Hugging Face

RIME now supports an API that downloads Hugging Face models by providing the Hugging Face Model’s URI. Currently, RIME supports Hugging Face NLP Classification Models.

Hugging Face Classification Model

{
    "model_info": {
        # In order to specify a Hugging Face classification model you need to specify a `model_info` with `"type": "huggingface_classification"`
        "type": "huggingface_classification",      (REQUIRED)
        # Specify the Hugging Face Model's URI.
        "model_uri": "path",                      (REQUIRED)
        "tokenizer_uri": null,
        "model_max_length": null,
        "class_map": null,
        "ignore_class_names": False
    },
    ...
}

Arguments

model_uri: string, required

The pretrained model name or path used to load a pretrained Hugging Face model from disk or from the model hub.
tokenizer_uri: string or null, default = null

The pretrained tokenizer name or path used to load the tokenizer from disk or from the model hub.
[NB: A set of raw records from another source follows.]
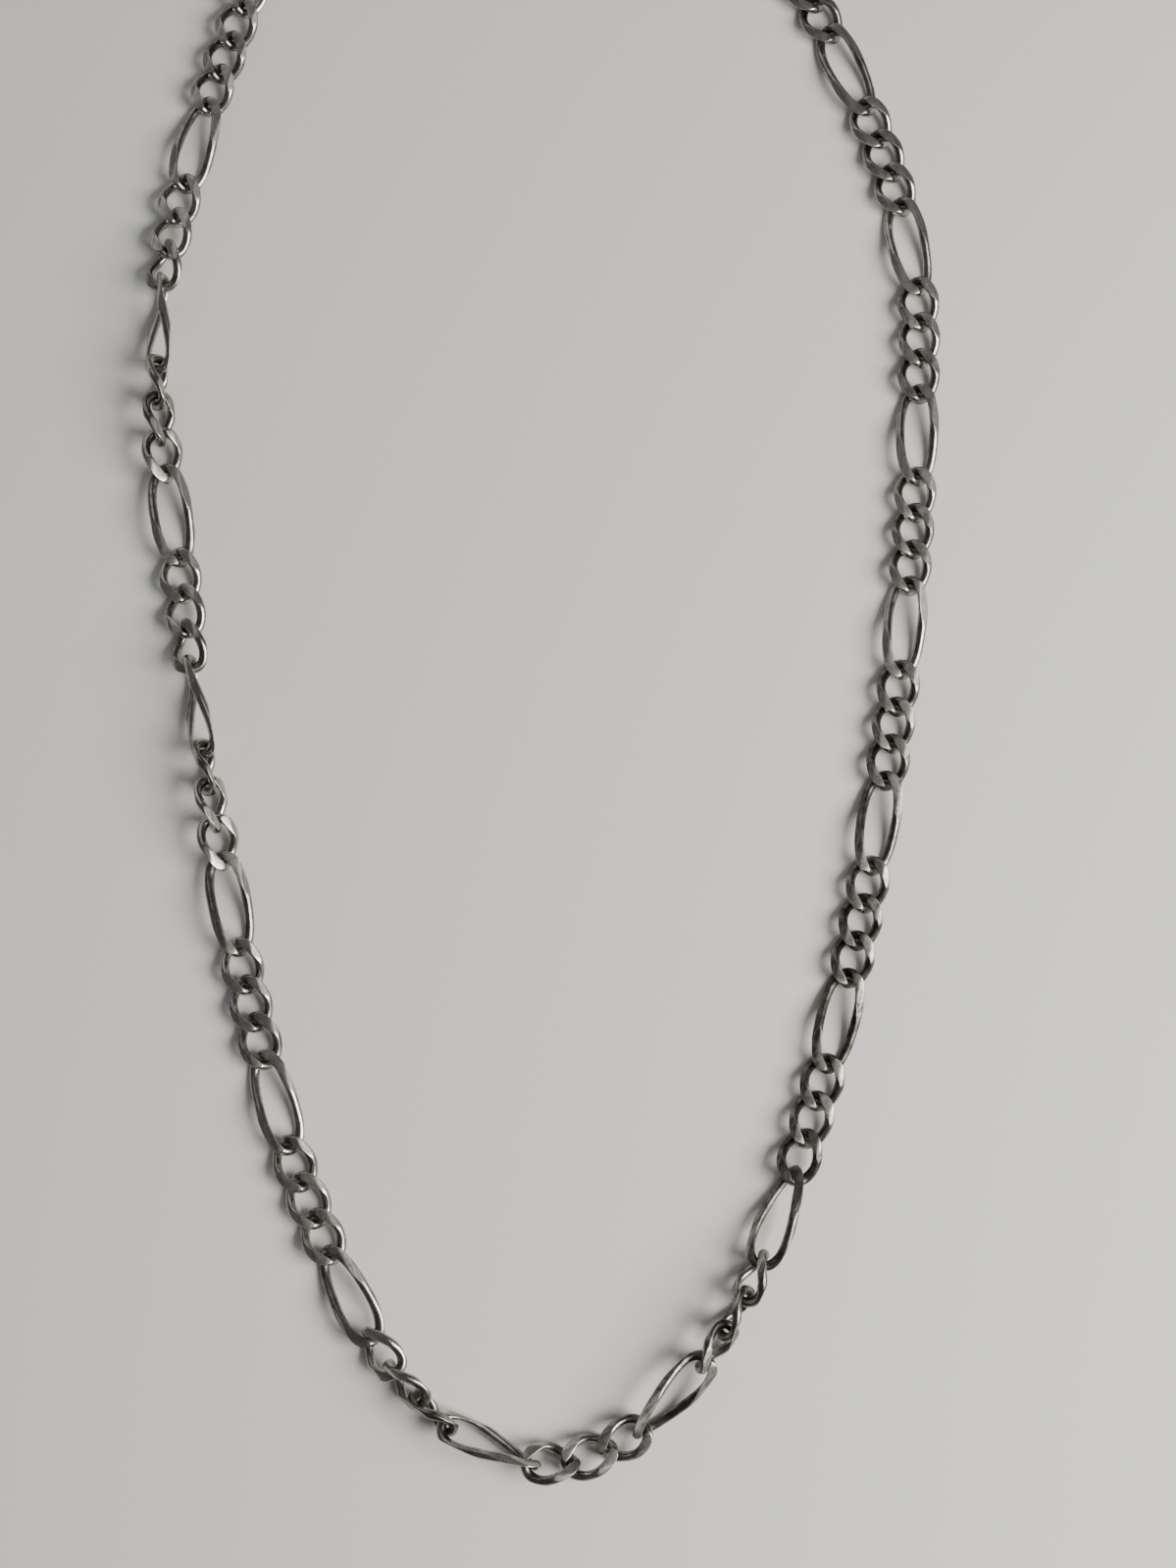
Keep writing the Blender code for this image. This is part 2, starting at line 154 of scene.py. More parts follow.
def link_surface(is_long, filed_slopes):
    """One link's surface and its points' marks, in the link's own frame.

    The first parameter goes round the oval, in shorter steps at its two ends. The second goes round the
    wire, counted from the side that faces up most steeply, and each filed flat ends on a row of its points.
    Where metal is filed off, the wire is pressed wider, in proportion to the height taken off. Points beyond
    the bevel planes, which lean outwards on both limbs, above and below, are moved square onto those planes.
    Then points beyond the filed planes, above and below, are brought back to them, less a slight camber.
    The slopes say how far each filed plane leans along the link and across it.
    """
    reach = half_length(is_long)
    segments = LONG_SEGMENTS if is_long else SHORT_SEGMENTS
    step = np.arange(segments) * 2 * math.pi / segments
    turn = step - END_CROWDING / 2 * np.sin(2 * step)
    middle = link_middle(turn, reach)
    along = unit(link_middle(turn + SMALL_TURN, reach) - link_middle(turn - SMALL_TURN, reach))
    up = unit(np.array([0, 0, 1.0]) - along * along[:, 2:3])
    side = np.cross(along, up)

    radius = WIRE / 2
    steep = radius * up[:, 2]
    top_plane = FILED_HALF_HEIGHT + middle[:, :2] @ np.array(filed_slopes[0])
    bottom_plane = FILED_HALF_HEIGHT + middle[:, :2] @ np.array(filed_slopes[1])
    to_top = (top_plane - middle[:, 2]) / steep
    to_bottom = (bottom_plane + middle[:, 2]) / steep
    flat_top = np.arccos(np.clip(to_top, -1, 1))
    flat_bottom = np.arccos(np.clip(to_bottom, -1, 1))
    top = np.maximum(flat_top, LEAST_FLAT)[:, None]
    bottom = np.maximum(flat_bottom, LEAST_FLAT)[:, None]
    across_flat = np.linspace(-1, 1, FLAT_POINTS)[None, :]
    down_side = np.linspace(0, 1, SIDE_POINTS)[None, :]
    first = top + WORN_EDGE
    last = math.pi - bottom - WORN_EDGE
    angle = np.concatenate(
        [
            across_flat * (top - WORN_EDGE),
            first + (last - first) * down_side,
            math.pi + across_flat * (bottom - WORN_EDGE),
            -last + (last - first) * down_side,
        ],
        axis=1,
    )
    rounds = np.cos(angle)[..., None] * up[:, None] + np.sin(angle)[..., None] * side[:, None]
    points = middle[:, None] + radius * rounds
    off_top = np.maximum(steep * (1 - to_top), 0)
    off_bottom = np.maximum(steep * (1 - to_bottom), 0)
    wider = PRESSED_WIDER * (off_top + off_bottom) / radius
    points += side[:, None] * (radius * np.sin(angle) * wider[:, None])[..., None]

    limb = np.sign(middle[:, 1])
    outward = limb * math.sin(BEVEL_LEAN)
    upright = np.full(segments, math.cos(BEVEL_LEAN))
    bevelled = np.zeros(angle.shape)
    ridge = np.zeros(angle.shape)
    for face in (1, -1):
        normal = np.stack([0 * limb, outward, face * upright], axis=-1)
        beyond = np.einsum("ijk,ik->ij", points, normal) - BEVEL_REACH
        points -= np.maximum(beyond, 0)[..., None] * normal[:, None]
        bevelled = np.maximum(bevelled, np.clip(beyond / BEVEL_MARK_OVER, 0, 1))
        ridge = np.maximum(ridge, 1 - np.abs(beyond - RIDGE_AT) / RIDGE_HALF_WIDTH)

    shallow = np.exp(-(off_top + off_bottom) / CAMBER_FADES_OVER)[:, None]
    camber = CAMBER_ACROSS * np.sin(angle) ** 2 + CAMBER_ALONG * shallow
    slope_top = points[..., :2] @ np.array(filed_slopes[0])
    slope_bottom = points[..., :2] @ np.array(filed_slopes[1])
    points[..., 2] = np.minimum(points[..., 2], FILED_HALF_HEIGHT + slope_top - camber)
    points[..., 2] = np.maximum(points[..., 2], -FILED_HALF_HEIGHT - slope_bottom + camber)

    count = angle.shape[1]
    row = np.arange(count)
    on_top = row < FLAT_POINTS
    on_bottom = (row >= FLAT_POINTS + SIDE_POINTS) & (row < 2 * FLAT_POINTS + SIDE_POINTS)
    filed = np.where(on_top, flat_top[:, None] > LEAST_FLAT, False)
    filed = np.where(on_bottom, flat_bottom[:, None] > LEAST_FLAT, filed)
    borders = (0, FLAT_POINTS - 1, FLAT_POINTS, FLAT_POINTS + SIDE_POINTS - 1)
    border = np.isin(row % (FLAT_POINTS + SIDE_POINTS), borders)
    near_flat = np.where(row < FLAT_POINTS + SIDE_POINTS / 2, flat_top[:, None], flat_bottom[:, None])
    near_flat = np.where(row > count - SIDE_POINTS / 2, flat_top[:, None], near_flat)
    edge = border & (near_flat > LEAST_FLAT)
    inward = -np.einsum("ijk,ik->ij", rounds, unit(middle * RECESS_FLATTENED))
    crossing = np.clip(np.abs(points[..., 0]) / reach * CROSSING_GAIN - CROSSING_FROM, 0, 1)
    marks = {
        "filed": np.maximum(filed, bevelled),
        "edge": np.maximum(edge, ridge),
        "recess": np.clip(inward * RECESS_GAIN + RECESS_LIFT, 0, 1) * crossing,
    }
    return points, marks


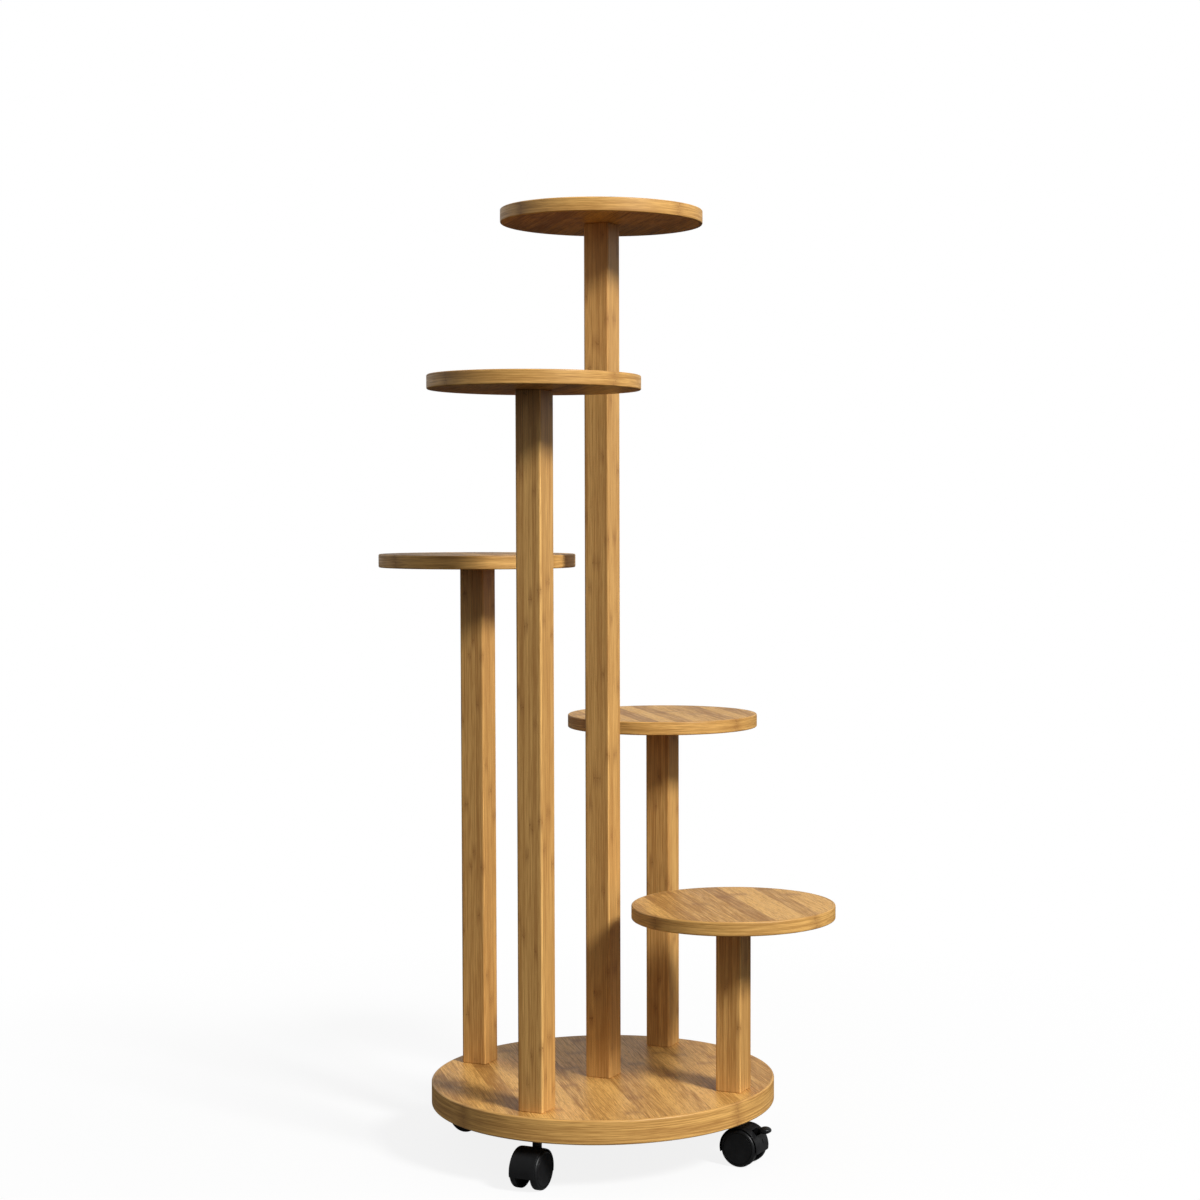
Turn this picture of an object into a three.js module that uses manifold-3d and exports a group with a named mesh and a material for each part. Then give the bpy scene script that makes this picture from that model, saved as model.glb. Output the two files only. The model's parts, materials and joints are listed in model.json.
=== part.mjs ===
// A rolling plant stand: a round bamboo base on four twin-wheel casters, and five square posts
// of stepped height that each carry a round tray. Millimetres, +Z up, origin on the floor
// under the centre post.
import * as THREE from "three";
import { mergeVertices } from "three/addons/utils/BufferGeometryUtils.js";
import Module from "manifold-3d";

const wasm = await Module();
wasm.setup();

// Driving dimensions

const CASTER_HEIGHT = 55; // floor to the underside of the base
const BASE_RADIUS = 191;
const BASE_THICKNESS = 26;
const TRAY_RADIUS = 111;
const TRAY_THICKNESS = 15;
const BAND_THICKNESS = 3; // bamboo strip bent round each board
const GLUE_GAP = 0.1;
const BASE_EDGE_ROUND = 2;
const TRAY_EDGE_ROUND = 1.5;
const POST_SIDE = 30;
const POST_EDGE_ROUND = 2.5;
const TIER_RISE = 189; // each post is a whole number of these
const POST_CIRCLE_RADIUS = 158;

// The shortest post stands at the right, and each next one is a step taller.
const POSTS = [
  { tier: 1, x: POST_CIRCLE_RADIUS, y: 0 },
  { tier: 2, x: 0, y: POST_CIRCLE_RADIUS },
  { tier: 3, x: -POST_CIRCLE_RADIUS, y: 0 },
  { tier: 4, x: 0, y: -POST_CIRCLE_RADIUS },
  { tier: 5, x: 0, y: 0 },
];

// heading is the way the wheels trail from the stem, in degrees about +Z.
const CASTERS = [
  { place: "right", x: POST_CIRCLE_RADIUS, y: 0, heading: -4, braked: true },
  { place: "back", x: 0, y: POST_CIRCLE_RADIUS, heading: 90, braked: false },
  { place: "left", x: -POST_CIRCLE_RADIUS, y: 0, heading: 175, braked: true },
  { place: "front", x: 0, y: -POST_CIRCLE_RADIUS, heading: -90, braked: false },
];

// Joinery: M8 fasteners, plain where the thread would be
const THREAD_RADIUS = 4;
const THREAD_HOLE_RADIUS = 4.1;
const BASE_HOLE_RADIUS = 4.5;
const INSERT_RADIUS = 5.5;
const INSERT_HOLE_RADIUS = 5.6;
const FOOT_INSERT_LENGTH = 20;
const FOOT_THREAD_LENGTH = 18; // of a stem or bolt inside the post
const TRAY_INSERT_LENGTH = 10;
const STUD_IN_POST = 25;
const STUD_IN_TRAY = 9;
const HOLE_SPARE_DEPTH = 1;
const DOWEL_RADIUS = 3;
const DOWEL_HOLE_RADIUS = 3.1;
const DOWEL_CHAMFER = 0.7;
const DOWEL_IN_BASE = 12;
const DOWEL_IN_POST = 18;
const DOWEL_OFFSET = 8.5; // from the post's axis, in X and in Y
const STEM_FLANGE_RADIUS = 7.5;
const STEM_FLANGE_RECESS_RADIUS = 8;
const STEM_FLANGE_THICKNESS = 3;
const BOLT_FLANGE_RADIUS = 9;
const BOLT_FLANGE_THICKNESS = 2;
const BOLT_HEAD_RADIUS = 7.5; // across the corners of the hexagon
const BOLT_HEAD_HEIGHT = 5;
const BOLT_HEAD_SIDES = 6;
const BOLT_RECESS_RADIUS = 11;
const BOLT_RECESS_DEPTH = 8;

// Caster, in its own frame: origin on the floor under the stem, wheels trailing towards +X
const WHEEL_RADIUS = 20.6;
const TRAIL = 13.2;
const WHEEL_INNER_FACE = 8.4; // from the caster's middle plane
const WHEEL_OUTER_FACE = 16.4;
const WHEEL_EDGE_CHAMFER = 1.8;
const WHEEL_INNER_CHAMFER = 0.5;
const RIM_THICKNESS = 2.9;
const WHEEL_DISC_THICKNESS = 3;
const HUB_RADIUS = 6.2;
const HUB_INNER_FACE = 5.1;
const WHEEL_BORE_RADIUS = 3.12;
const WHEEL_BORE_END = 14.1;
const AXLE_RADIUS = 3;
const AXLE_HOLE_RADIUS = 3.05;
const AXLE_END = 13.8;
const AXLE_CHAMFER = 0.5;
const HOOD_RADIUS = 22.9;
const HOOD_WALL = 1.1;
const HOOD_HALF_WIDTH = 14.9;
const HOOD_BACK_ANGLE = -12; // degrees from +X about the axle, where the hood ends
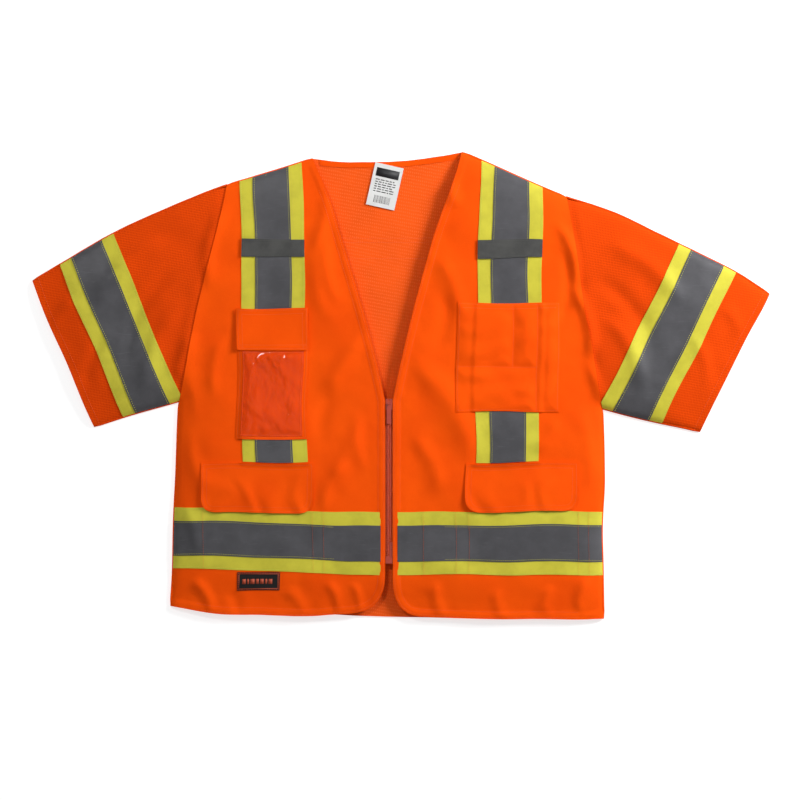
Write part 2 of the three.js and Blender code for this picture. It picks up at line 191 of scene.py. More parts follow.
def spaced(loop, step, closed=True):
    """The loop with points about a step apart."""
    loop = np.asarray(loop)
    ends = np.roll(loop, -1, 0) if closed else loop[1:]
    out = []
    for a, b in zip(loop, ends):
        n = max(1, int(np.ceil(np.linalg.norm(b - a) / step)))
        out += [a + (b - a) * i / n for i in range(n)]
    return np.array(out if closed else out + [loop[-1]])


def away(points, line):
    """How far each point is from a line of points."""
    points, line = np.atleast_2d(points), np.asarray(line)
    a, b = line[:-1], line[1:]
    d = b - a
    t = np.clip(np.einsum("ijk,jk->ij", points[:, None] - a, d) / np.maximum((d * d).sum(1), 1e-12), 0, 1)
    near = a + t[..., None] * d
    return np.linalg.norm(points[:, None] - near, axis=2).min(1)


def inset(loop, distance):
    """A loop drawn in by a distance."""
    loop = np.asarray(loop)
    along = np.roll(loop, -1, 0) - loop
    along /= np.maximum(np.linalg.norm(along, axis=1, keepdims=True), 1e-12)
    normal = np.stack([-along[:, 1], along[:, 0]], 1)
    before = np.roll(normal, 1, 0)
    both = normal + before
    scale = 2 / np.maximum((both * both).sum(1, keepdims=True), 0.5)
    return loop + both * scale * distance


plate_limit = 1.2 * mm
outlines = {}
for plate in frame["nodes"]:
    plate_low, plate_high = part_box(plate)
    if plate_high.z - plate_low.z < plate_limit:
        outlines[plate] = loops_of(plate)
print(len(outlines), "flat plates read")

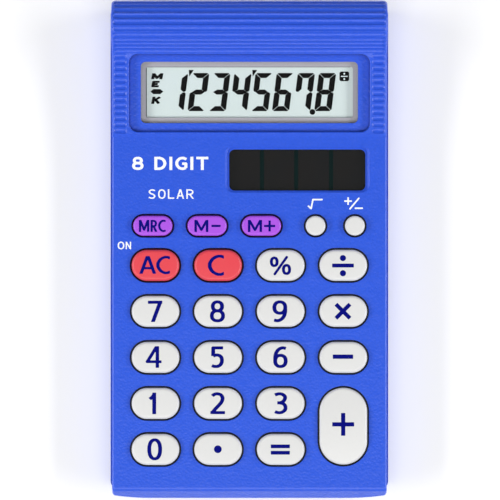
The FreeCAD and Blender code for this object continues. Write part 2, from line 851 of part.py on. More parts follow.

If null, RIME defaults to loading from the provided model_uri.
model_max_length: int or null, default = null

The maximum sequence length (in tokens) supported by the model. If null, RIME infers the maximum length from the pretrained model and tokenizer.
class_map: List[int] or null, default = null

If provided, RIME reorders the model’s predicted class probabilities. For example, suppose your dataseet has labels [0, 1] meaning [“Negative”, “Positive”] respectively, but the model outputs probabilities for classes [“Positive”, “Negative”]. Providing"class_map": [1, 0] would make the model compatible with the dataset. Default to the natural order of model logits.
ignore_class_names

If True, ignore the label names provided in the Huggingface model’s label2id configuration. Otherwise, use the configured label names as the class_names within RIME and verify they match any provided manually or through the provided dataset.